Table 6 Size of each dataset of case study 2 classified by contextual attribute
Analysis of the time (in s) taken to train each model m, \(m_c\), and \(m_r^c\) were conducted, and the results are illustrated in Fig. 14. The results corroborate the findings of the previous case study and show that training time increases almost linearly with dataset size.
Discussion
The presented experiments show that the \(({ CF})^2\) architecture achieves similar (or better) accuracy using a small fraction of the data to collaborative filtering models trained with the complete dataset. Whereas the second case study uses a single contextual attribute (weather), the first case study combines two attributes, operating system, and platform (mobile or not), into a single attribute OS/Platform?. When several attributes are involved, the amount of data may not be sufficient for training when data are split, and further investigation is needed to determine which attributes should be included. In the case study 1, combining attributes was possible as the dataset consisted of over 130 million records and after splitting, segments still remained sufficiently large.
Both studies used the categorical attributes; nevertheless, handling continuous attributes can be done by converting them into categorical ones according to ranges.
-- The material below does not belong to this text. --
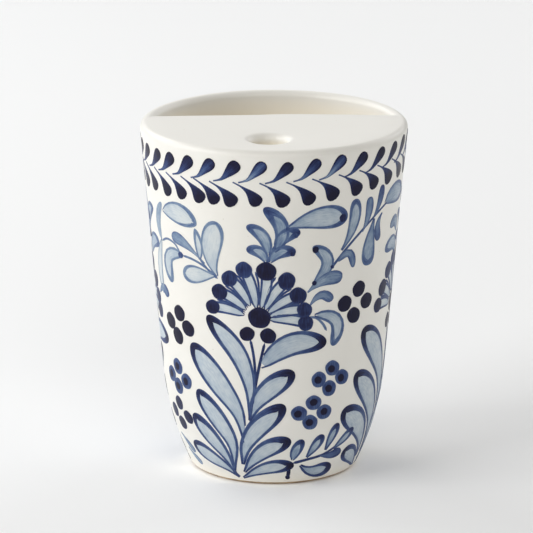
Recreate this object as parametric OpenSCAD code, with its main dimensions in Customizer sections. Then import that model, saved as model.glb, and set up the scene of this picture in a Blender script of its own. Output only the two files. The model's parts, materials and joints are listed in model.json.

Depending on the attributes, selecting different ranges may result in different recommendation accuracies.
In the first case study, the proposed approach provided better recommendations then the traditional one (Table 3) whereas, in the second one, the traditional approach was slightly better (Table 5). Observing Fig. 12, it can be noticed that the \(({ CF})^2\) accuracy improved as condition deteriorated: accuracy was much better with \(({ CF})^2\) than with the traditional approach for ”heavy thunderstorms and rain”. The results indicate that the choice of the contextual attribute as well as the actual values of the attributes impact the quality of recommendations. Therefore, the important direction of future research in context-aware recommendation systems is a selection of context attributes to include in the recommendation system.